Que Parva Que Eu Sou I - Introdução

Os Deolinda são um grupo de música que eu só conheci já eles estavam na ribalta há muito. Acho-lhes bastante piada, já fui a um concerto deles e possuo a sua discografia completa. Recentemente lançaram uma canção intitulada “Que Parva Que Eu Sou” que, segundo muita gente, “é o hino de uma geração”. Copio a letra e a uma ligação do Youtube para vocês. (Espero não estar a infringir direitos de autor)



Sou da geração sem remuneração
e não me incomoda esta condição.
Que parva que eu sou!
Porque isto está mal e vai continuar, 
já é uma sorte eu poder estagiar.
Que parva que eu sou!
E fico a pensar, 
que mundo tão parvo 
onde para ser escravo é preciso estudar.

Sou da geração ‘casinha dos pais’, 
se já tenho tudo, pra quê querer mais?
Que parva que eu sou
Filhos, maridos, estou sempre a adiar 
e ainda me falta o carro pagar
Que parva que eu sou!
E fico a pensar, 
que mundo tão parvo 
onde para ser escravo é preciso estudar.

Sou da geração ‘vou queixar-me pra quê?’ 
Há alguém bem pior do que eu na TV.
Que parva que eu sou!
Sou da geração ‘eu já não posso mais!’ 
que esta situação dura há tempo demais
E parva não sou!
E fico a pensar,
que mundo tão parvo 
onde para ser escravo é preciso estudar.

Ora vamos lá pensar claro sobre esta problemática.
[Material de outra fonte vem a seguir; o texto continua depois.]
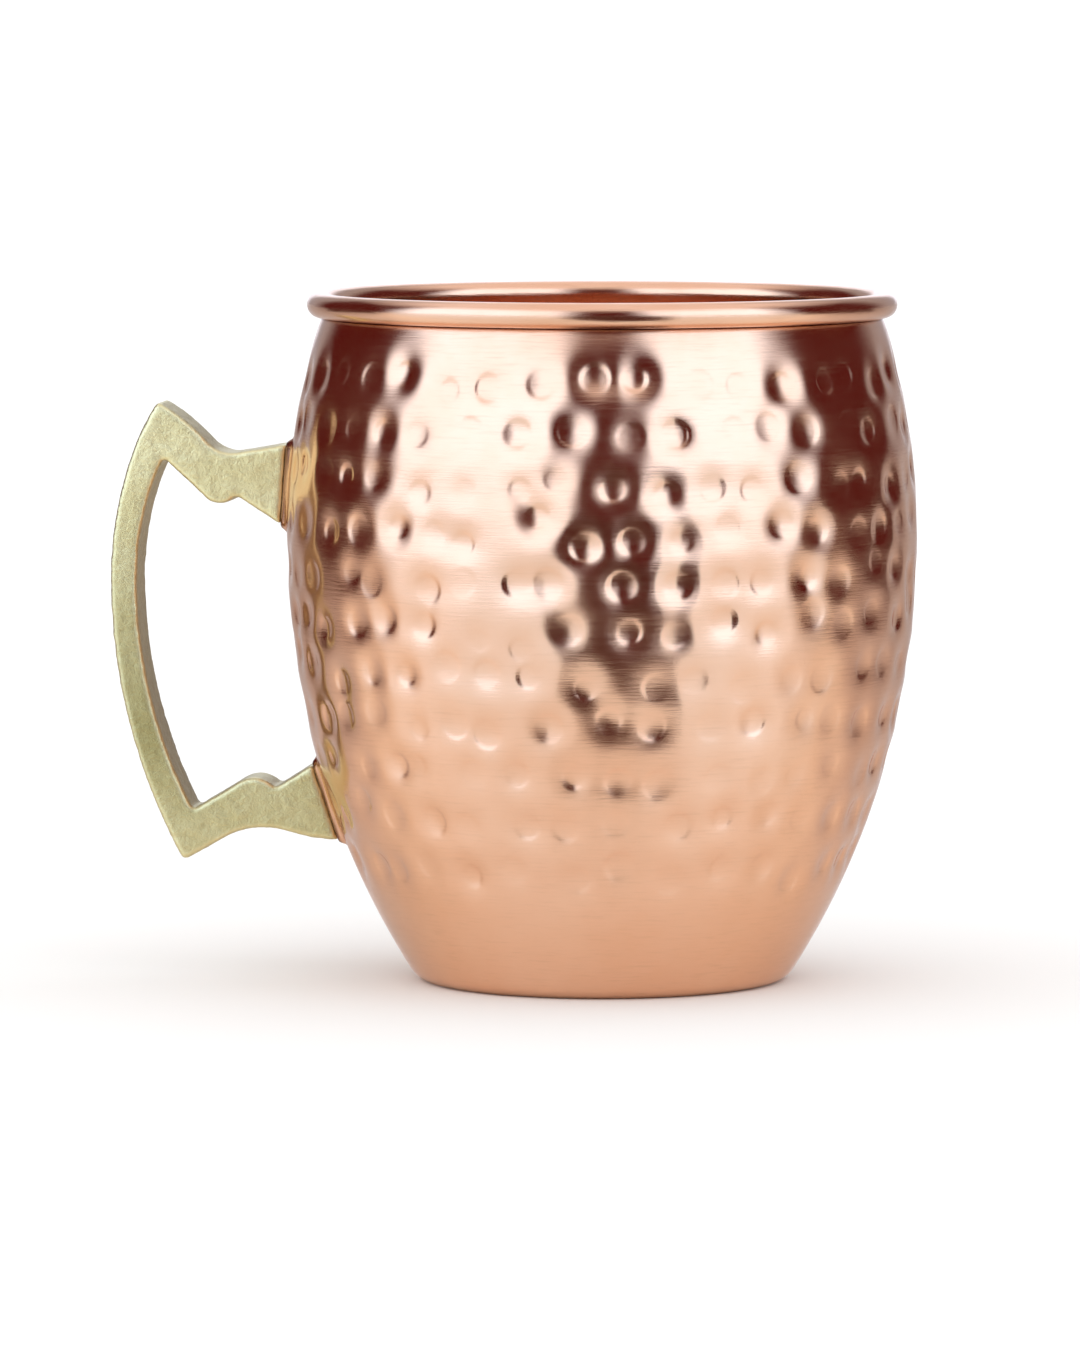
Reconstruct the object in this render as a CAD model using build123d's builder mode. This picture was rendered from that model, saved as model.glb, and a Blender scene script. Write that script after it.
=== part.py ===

A impressão que me fica da cantiga é que o grupo e a audiência crêem que existe uma “condição” envolvida em resignação associada a uma geração (desculpem a prosódia!!!) que se traduz em viver-se em casa dos pais até tarde, estagiar-se sem remuneração, empregabilidade precária e estudos sem compensação económica evidente. Há também quem lhe chame a geração “nem estuda nem trabalha”.